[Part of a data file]
════════════════
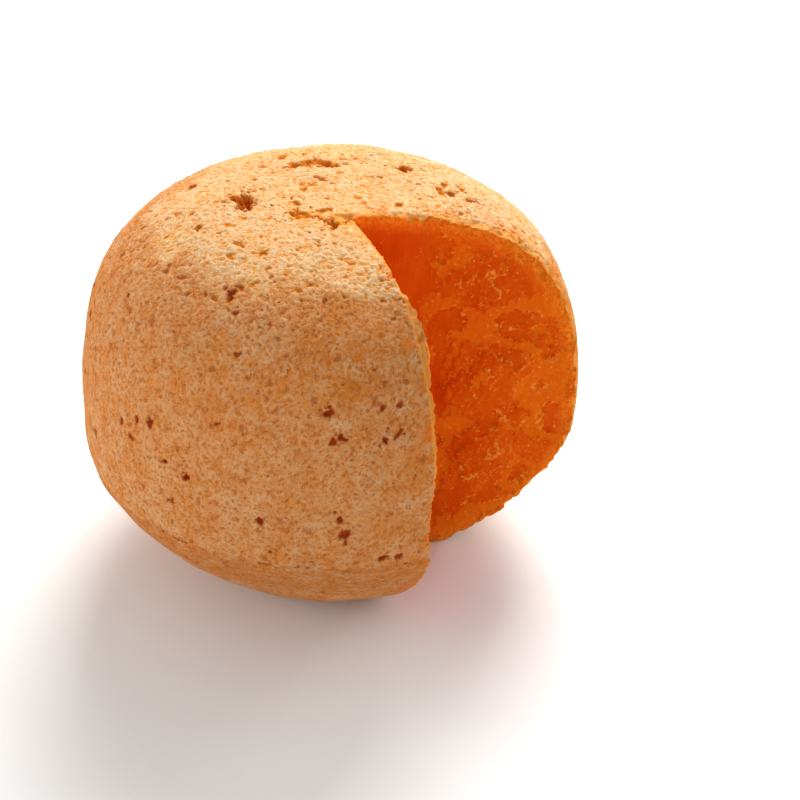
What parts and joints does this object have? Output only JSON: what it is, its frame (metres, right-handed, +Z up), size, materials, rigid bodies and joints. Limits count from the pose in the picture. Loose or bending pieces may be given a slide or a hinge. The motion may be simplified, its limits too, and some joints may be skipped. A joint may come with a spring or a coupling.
{
  "type": "ball of cheese",
  "caption": "Flattened ball of hard aged cheese with a dry pitted rind, one wedge cut out from top to bottom, resting on a small flat foot.",
  "frame": {"origin": "centre of the ball's footprint, on the surface it rests on", "axes": "+Z up through the crown; the notch opens between +X and -Y, its middle at 45 degrees"},
  "size_m": [0.199, 0.2009, 0.155],
  "materials": {
    "cheese": "dry floury orange-brown rind with pores and pits; deep-orange waxy paste on the two cut faces"
  },
  "bodies": {
    "root": {"cheese_ball": "cheese"}
  },
  "joints": []
}
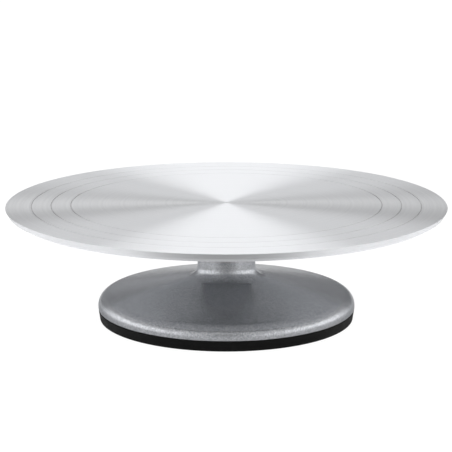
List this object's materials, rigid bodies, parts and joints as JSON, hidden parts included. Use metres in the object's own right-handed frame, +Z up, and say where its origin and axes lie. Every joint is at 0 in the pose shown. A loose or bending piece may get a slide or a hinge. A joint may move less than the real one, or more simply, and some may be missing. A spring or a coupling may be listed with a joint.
{
  "type": "cake turntable",
  "caption": "Round metal cake turntable: a flat turned plate with guide rings that spins freely on a bearing pedestal with a flared cast base and a rubber foot ring.",
  "frame": {"origin": "centre of the rubber foot ring's flat face, on the surface the turntable stands on", "axes": "+Z up along the spin axis, towards the plate's top face; +X and +Y are horizontal, with the four ribs and the four plate screws between them"},
  "size_m": [0.3048, 0.3048, 0.0812],
  "materials": {
    "turned_aluminium": "fine circular turning marks, satin",
    "silver_paint": "silver-grey metallic paint with a fine hammered speckle",
    "cast_aluminium": "machined casting, satin",
    "rubber": "matte black moulded rubber",
    "bearing_steel": "ground and polished bearing steel",
    "plain_steel": "zinc-plated steel",
    "nylon": "natural moulded nylon",
    "black_plastic": "matte black moulded plastic"
  },
  "bodies": {
    "base": {"base_casting": "silver_paint", "rubber_foot_ring": "rubber", "bottom_dust_cap": "black_plastic", "upper_bearing_outer_ring": "bearing_steel", "upper_bearing_top_shield": "bearing_steel", "upper_bearing_bottom_shield": "bearing_steel", "lower_bearing_outer_ring": "bearing_steel", "lower_bearing_top_shield": "bearing_steel", "lower_bearing_bottom_shield": "bearing_steel"},
    "turntable": {"turntable_plate": "turned_aluminium", "hub_flange": "cast_aluminium", "plate_screw_1": "plain_steel", "plate_screw_2": "plain_steel", "plate_screw_3": "plain_steel", "plate_screw_4": "plain_steel", "spindle": "plain_steel", "bearing_spacer": "cast_aluminium", "spindle_washer": "plain_steel", "spindle_nut": "plain_steel", "upper_bearing_inner_ring": "bearing_steel", "lower_bearing_inner_ring": "bearing_steel"},
    "upper_ball_set": {"upper_bearing_cage": "nylon", "upper_ball_1": "bearing_steel", "upper_ball_2": "bearing_steel", "upper_ball_3": "bearing_steel", "upper_ball_4": "bearing_steel", "upper_ball_5": "bearing_steel", "upper_ball_6": "bearing_steel", "upper_ball_7": "bearing_steel"},
    "lower_ball_set": {"lower_bearing_cage": "nylon", "lower_ball_1": "bearing_steel", "lower_ball_2": "bearing_steel", "lower_ball_3": "bearing_steel", "lower_ball_4": "bearing_steel", "lower_ball_5": "bearing_steel", "lower_ball_6": "bearing_steel", "lower_ball_7": "bearing_steel"}
  },
  "joints": [
    {"name": "plate_spin", "type": "hinge", "parent": "base", "child": "turntable", "pos_m": [0, 0, 0], "axis": [0, 0, 1], "continuous": true},
    {"name": "upper_cage_orbit", "type": "hinge", "parent": "base", "child": "upper_ball_set", "pos_m": [0, 0, 0.061], "axis": [0, 0, 1], "continuous": true},
    {"name": "lower_cage_orbit", "type": "hinge", "parent": "base", "child": "lower_ball_set", "pos_m": [0, 0, 0.031], "axis": [0, 0, 1], "continuous": true}
  ],
  "couplings": [
    {"joint": "upper_cage_orbit", "follows": "plate_spin", "ratio": 0.3659},
    {"joint": "lower_cage_orbit", "follows": "plate_spin", "ratio": 0.3659}
  ]
}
════════════════
Reproduce the listing shown above in its entirety, exactly.

§ **Final result**:
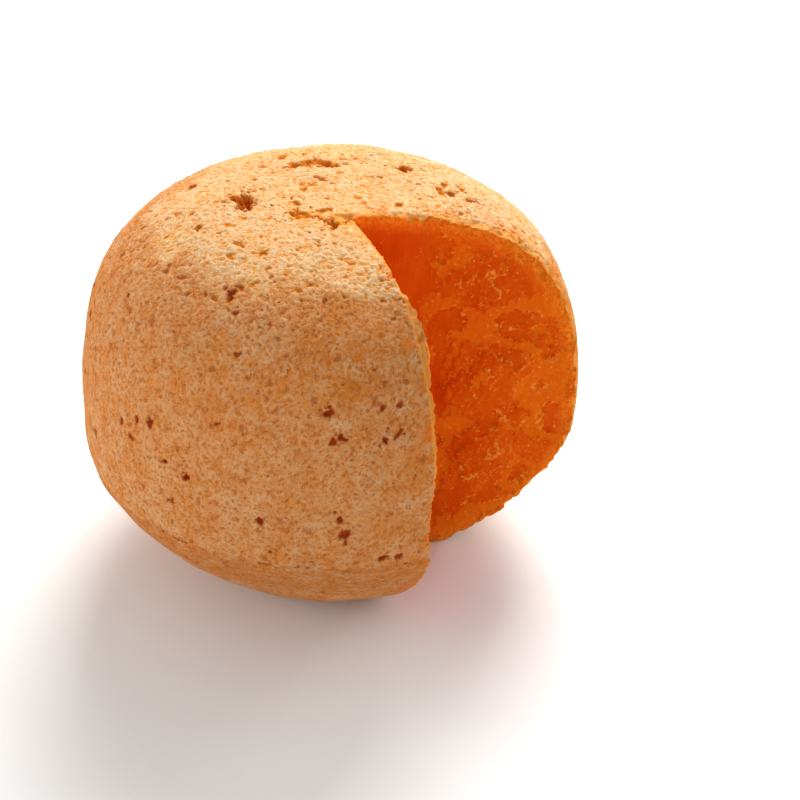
What parts and joints does this object have? Output only JSON: what it is, its frame (metres, right-handed, +Z up), size, materials, rigid bodies and joints. Limits count from the pose in the picture. Loose or bending pieces may be given a slide or a hinge. The motion may be simplified, its limits too, and some joints may be skipped. A joint may come with a spring or a coupling.
{
  "type": "ball of cheese",
  "caption": "Flattened ball of hard aged cheese with a dry pitted rind, one wedge cut out from top to bottom, resting on a small flat foot.",
  "frame": {"origin": "centre of the ball's footprint, on the surface it rests on", "axes": "+Z up through the crown; the notch opens between +X and -Y, its middle at 45 degrees"},
  "size_m": [0.199, 0.2009, 0.155],
  "materials": {
    "cheese": "dry floury orange-brown rind with pores and pits; deep-orange waxy paste on the two cut faces"
  },
  "bodies": {
    "root": {"cheese_ball": "cheese"}
  },
  "joints": []
}
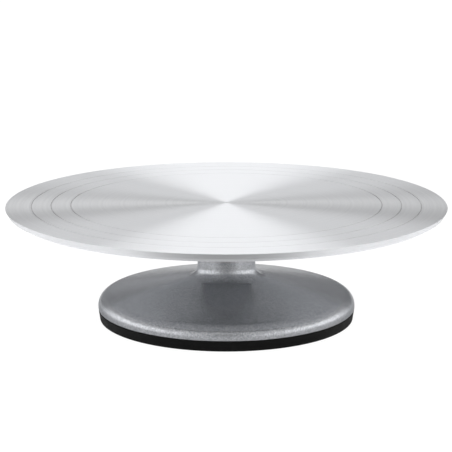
List this object's materials, rigid bodies, parts and joints as JSON, hidden parts included. Use metres in the object's own right-handed frame, +Z up, and say where its origin and axes lie. Every joint is at 0 in the pose shown. A loose or bending piece may get a slide or a hinge. A joint may move less than the real one, or more simply, and some may be missing. A spring or a coupling may be listed with a joint.
{
  "type": "cake turntable",
  "caption": "Round metal cake turntable: a flat turned plate with guide rings that spins freely on a bearing pedestal with a flared cast base and a rubber foot ring.",
  "frame": {"origin": "centre of the rubber foot ring's flat face, on the surface the turntable stands on", "axes": "+Z up along the spin axis, towards the plate's top face; +X and +Y are horizontal, with the four ribs and the four plate screws between them"},
  "size_m": [0.3048, 0.3048, 0.0812],
  "materials": {
    "turned_aluminium": "fine circular turning marks, satin",
    "silver_paint": "silver-grey metallic paint with a fine hammered speckle",
    "cast_aluminium": "machined casting, satin",
    "rubber": "matte black moulded rubber",
    "bearing_steel": "ground and polished bearing steel",
    "plain_steel": "zinc-plated steel",
    "nylon": "natural moulded nylon",
    "black_plastic": "matte black moulded plastic"
  },
  "bodies": {
    "base": {"base_casting": "silver_paint", "rubber_foot_ring": "rubber", "bottom_dust_cap": "black_plastic", "upper_bearing_outer_ring": "bearing_steel", "upper_bearing_top_shield": "bearing_steel", "upper_bearing_bottom_shield": "bearing_steel", "lower_bearing_outer_ring": "bearing_steel", "lower_bearing_top_shield": "bearing_steel", "lower_bearing_bottom_shield": "bearing_steel"},
    "turntable": {"turntable_plate": "turned_aluminium", "hub_flange": "cast_aluminium", "plate_screw_1": "plain_steel", "plate_screw_2": "plain_steel", "plate_screw_3": "plain_steel", "plate_screw_4": "plain_steel", "spindle": "plain_steel", "bearing_spacer": "cast_aluminium", "spindle_washer": "plain_steel", "spindle_nut": "plain_steel", "upper_bearing_inner_ring": "bearing_steel", "lower_bearing_inner_ring": "bearing_steel"},
    "upper_ball_set": {"upper_bearing_cage": "nylon", "upper_ball_1": "bearing_steel", "upper_ball_2": "bearing_steel", "upper_ball_3": "bearing_steel", "upper_ball_4": "bearing_steel", "upper_ball_5": "bearing_steel", "upper_ball_6": "bearing_steel", "upper_ball_7": "bearing_steel"},
    "lower_ball_set": {"lower_bearing_cage": "nylon", "lower_ball_1": "bearing_steel", "lower_ball_2": "bearing_steel", "lower_ball_3": "bearing_steel", "lower_ball_4": "bearing_steel", "lower_ball_5": "bearing_steel", "lower_ball_6": "bearing_steel", "lower_ball_7": "bearing_steel"}
  },
  "joints": [
    {"name": "plate_spin", "type": "hinge", "parent": "base", "child": "turntable", "pos_m": [0, 0, 0], "axis": [0, 0, 1], "continuous": true},
    {"name": "upper_cage_orbit", "type": "hinge", "parent": "base", "child": "upper_ball_set", "pos_m": [0, 0, 0.061], "axis": [0, 0, 1], "continuous": true},
    {"name": "lower_cage_orbit", "type": "hinge", "parent": "base", "child": "lower_ball_set", "pos_m": [0, 0, 0.031], "axis": [0, 0, 1], "continuous": true}
  ],
  "couplings": [
    {"joint": "upper_cage_orbit", "follows": "plate_spin", "ratio": 0.3659},
    {"joint": "lower_cage_orbit", "follows": "plate_spin", "ratio": 0.3659}
  ]
}